For the conclusions and outlooks, we have made the following adjustments:
In this paper, we have addressed the challenge of instrument recognition in polyphonic music by proposing a novel model called the multi-instance multi-scale graph attention neural network (MMGAT) with label semantic embeddings. Traditional models struggle with issues such as the uneven distribution of instruments across tracks and signal overlap in polyphonic music, which reduces the distinguishability of features and impacts classification accuracy. MMGAT overcomes these challenges by utilizing instance correlation graphs to model the timbre similarities of instruments and by incorporating label semantic embeddings into the feature set. The experimental results demonstrate that MMGAT significantly outperforms existing instrument recognition models, offering a more robust and accurate solution for identifying instruments in complex music tracks.

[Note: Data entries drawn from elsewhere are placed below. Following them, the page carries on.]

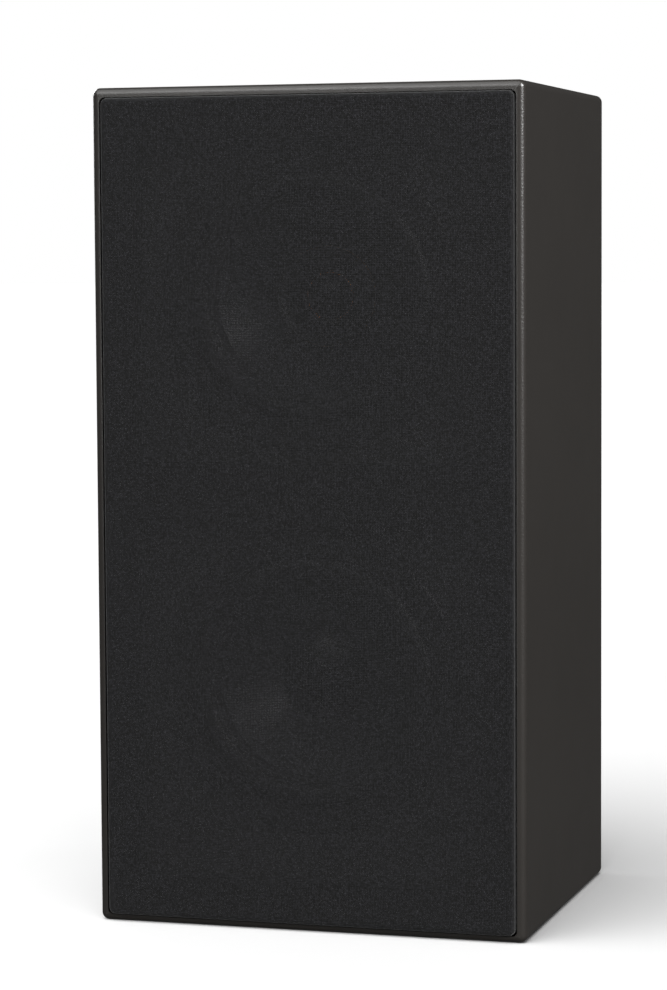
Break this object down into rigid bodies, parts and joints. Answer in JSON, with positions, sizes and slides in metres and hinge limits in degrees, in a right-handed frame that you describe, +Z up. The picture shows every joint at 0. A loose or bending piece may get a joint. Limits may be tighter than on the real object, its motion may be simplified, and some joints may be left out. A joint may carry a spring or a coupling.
{
  "type": "bookshelf speaker",
  "caption": "Ported bookshelf loudspeaker with soft-edged box, inset pull-off cloth grille, woofer, coaxial driver and rear binding posts.",
  "frame": {"origin": "middle of the base of the whole object", "axes": "+Z up, the grille faces -Y, +X to the right seen from the front"},
  "size_m": [0.24, 0.2026, 0.455],
  "materials": {
    "cabinet": "textured satin black coating on board",
    "raw_board": "bare medium density fibreboard",
    "baffle_black": "board sprayed matt black",
    "grille_cloth": "black knitted polyester, stretched",
    "black_plastic": "moulded ABS with fine texture",
    "basket_paint": "die-cast and powder coated black",
    "butyl_rubber": "smooth matt rubber",
    "woofer_cone": "mineral filled polypropylene",
    "dust_cap": "satin moulded cap",
    "copper": "enamelled copper wire",
    "former_film": "polyimide film",
    "spider_cloth": "resin dipped cotton",
    "zinc_steel": "zinc plated steel",
    "ferrite": "sintered ferrite, bare",
    "black_screw": "black oxide socket screw",
    "tin_terminal": "tinned brass on fibre strip",
    "dome_silk": "doped silk",
    "neodymium": "nickel plated magnet",
    "foam_gasket": "closed cell foam tape",
    "gold_post": "gold plated brass",
    "red_cap": "clear red knurled cap",
    "black_cap": "black knurled cap",
    "board_laminate": "glass epoxy circuit board",
    "capacitor_film": "yellow wrapped film capacitor",
    "resistor_cement": "cement cased resistor",
    "wadding": "polyester wadding",
    "wire_sheath": "pvc insulated lead",
    "nylon": "natural nylon"
  },
  "bodies": {
    "enclosure": {"side_panel_left": "cabinet", "side_panel_right": "cabinet", "top_panel": "cabinet", "bottom_panel": "cabinet", "front_baffle": "baffle_black", "rear_panel": "cabinet", "window_brace": "raw_board", "damping_wadding": "wadding", "baffle_magnets": "neodymium", "driver_gaskets": "foam_gasket", "driver_screws": "black_screw", "driver_terminals": "tin_terminal", "tweeter_horn_ring": "black_plastic", "tweeter_dome_surround": "dome_silk", "tweeter_cup": "zinc_steel", "tweeter_magnet": "neodymium", "port_tube": "black_plastic", "terminal_cup": "black_plastic", "cup_gasket": "foam_gasket", "cup_screws": "black_screw", "post_studs": "gold_post", "post_inner_nuts": "gold_post", "crossover_board": "board_laminate", "board_spacers": "nylon", "board_screws": "zinc_steel", "choke_core": "zinc_steel", "choke_windings": "copper", "crossover_capacitors": "capacitor_film", "crossover_resistors": "resistor_cement", "wiring_harness": "wire_sheath", "woofer_basket": "basket_paint", "woofer_trim_ring": "black_plastic", "woofer_surround": "butyl_rubber", "woofer_spider": "spider_cloth", "woofer_top_plate": "zinc_steel", "woofer_magnet": "ferrite", "woofer_yoke": "zinc_steel", "coax_basket": "basket_paint", "coax_trim_ring": "black_plastic", "coax_surround": "butyl_rubber", "coax_spider": "spider_cloth", "coax_top_plate": "zinc_steel", "coax_magnet": "ferrite", "coax_yoke": "zinc_steel"},
    "grille": {"grille_frame": "black_plastic", "grille_cloth": "grille_cloth", "grille_magnets": "neodymium"},
    "woofer_diaphragm": {"woofer_cone": "woofer_cone", "woofer_dust_cap": "dust_cap", "woofer_coil_former": "former_film", "woofer_coil_winding": "copper"},
    "coax_diaphragm": {"coax_cone": "woofer_cone", "coax_coil_former": "former_film", "coax_coil_winding": "copper"},
    "tweeter_diaphragm": {"tweeter_dome": "dome_silk", "tweeter_coil": "copper"},
    "washer_black": {"clamp_washer_black": "gold_post"},
    "nut_black": {"post_nut_black": "black_cap"},
    "washer_red": {"clamp_washer_red": "gold_post"},
    "nut_red": {"post_nut_red": "red_cap"}
  },
  "joints": [
    {"name": "grille_pull", "type": "slide", "parent": "enclosure", "child": "grille", "axis": [0, -1, 0], "range_m": [0, 0.06]},
    {"name": "woofer_travel", "type": "slide", "parent": "enclosure", "child": "woofer_diaphragm", "axis": [0, -1, 0], "range_m": [-0.006, 0.006], "stiffness_N_per_m": 1200, "deforming": ["woofer_surround", "woofer_spider"]},
    {"name": "coax_travel", "type": "slide", "parent": "enclosure", "child": "coax_diaphragm", "axis": [0, -1, 0], "range_m": [-0.005, 0.005], "stiffness_N_per_m": 1400, "deforming": ["coax_surround", "coax_spider"]},
    {"name": "tweeter_travel", "type": "slide", "parent": "enclosure", "child": "tweeter_diaphragm", "axis": [0, -1, 0], "range_m": [-0.0005, 0.0005], "stiffness_N_per_m": 1500, "deforming": ["tweeter_dome_surround"]},
    {"name": "washer_black_slide", "type": "slide", "parent": "enclosure", "child": "washer_black", "axis": [0, 1, 0], "range_m": [0, 0.00601]},
    {"name": "nut_black_turn", "type": "hinge", "parent": "washer_black", "child": "nut_black", "pos_m": [-0.019, 0.087, 0.12], "axis": [0, -1, 0], "range_deg": [-2160, 0]},
    {"name": "washer_red_slide", "type": "slide", "parent": "enclosure", "child": "washer_red", "axis": [0, 1, 0], "range_m": [0, 0.00601]},
    {"name": "nut_red_turn", "type": "hinge", "parent": "washer_red", "child": "nut_red", "pos_m": [0.019, 0.087, 0.12], "axis": [0, -1, 0], "range_deg": [-2160, 0]}
  ],
  "couplings": [
    {"joint": "washer_black_slide", "follows": "nut_black_turn", "m_per_rad": -0.00015915},
    {"joint": "washer_red_slide", "follows": "nut_red_turn", "m_per_rad": -0.00015915}
  ]
}
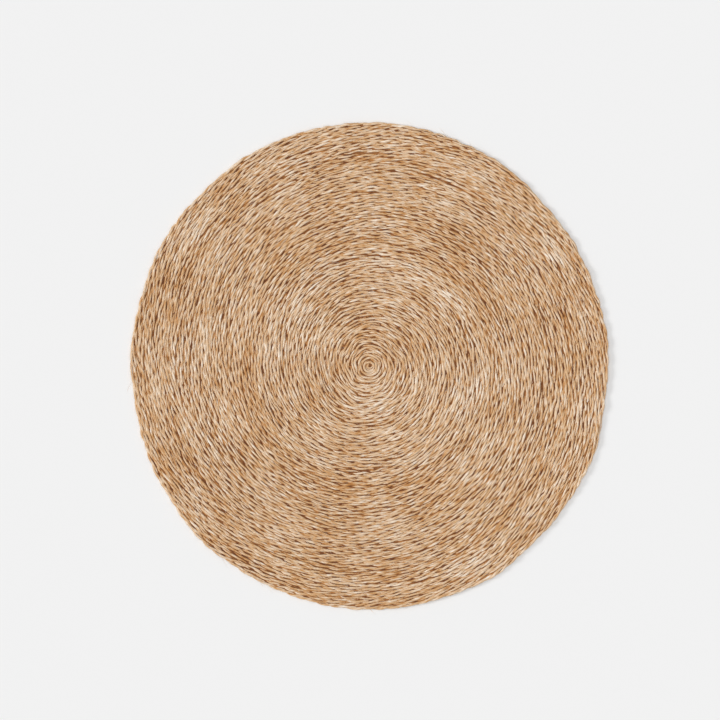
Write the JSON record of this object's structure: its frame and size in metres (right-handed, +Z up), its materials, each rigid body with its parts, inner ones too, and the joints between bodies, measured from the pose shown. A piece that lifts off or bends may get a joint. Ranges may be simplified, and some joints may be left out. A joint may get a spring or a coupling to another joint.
{
  "type": "round placemat",
  "caption": "Flat round placemat: a slightly oval disc of tightly coiled two-ply plant fibre cord with a half-round outer edge.",
  "frame": {"origin": "middle of the underside, where the mat lies on the table", "axes": "+Z up out of the table; +Y towards the top of the view that it is shown in; the long way across lies 8 degrees from +Y"},
  "size_m": [0.377, 0.3842, 0.0032],
  "materials": {
    "abaca_cord": "undyed twisted plant fibre, dry and slightly silky"
  },
  "bodies": {
    "root": {"mat": "abaca_cord"}
  },
  "joints": []
}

Looking ahead, future work will focus on further enhancing MMGAT’s performance by integrating advanced feature extraction methods, such as deep audio embeddings, to capture even more subtle characteristics of instruments. Additionally, the model could be expanded to handle a broader range of musical compositions, including those with more simultaneous instruments and varying audio qualities. Another promising direction is to apply MMGAT to real-time instrument recognition in live music settings, potentially opening up applications in music production and performance analysis. Moreover, incorporating contextual information, such as musical scores, lyrics, or even the broader cultural context of the music, could further refine the model’s accuracy and applicability across diverse musical genres.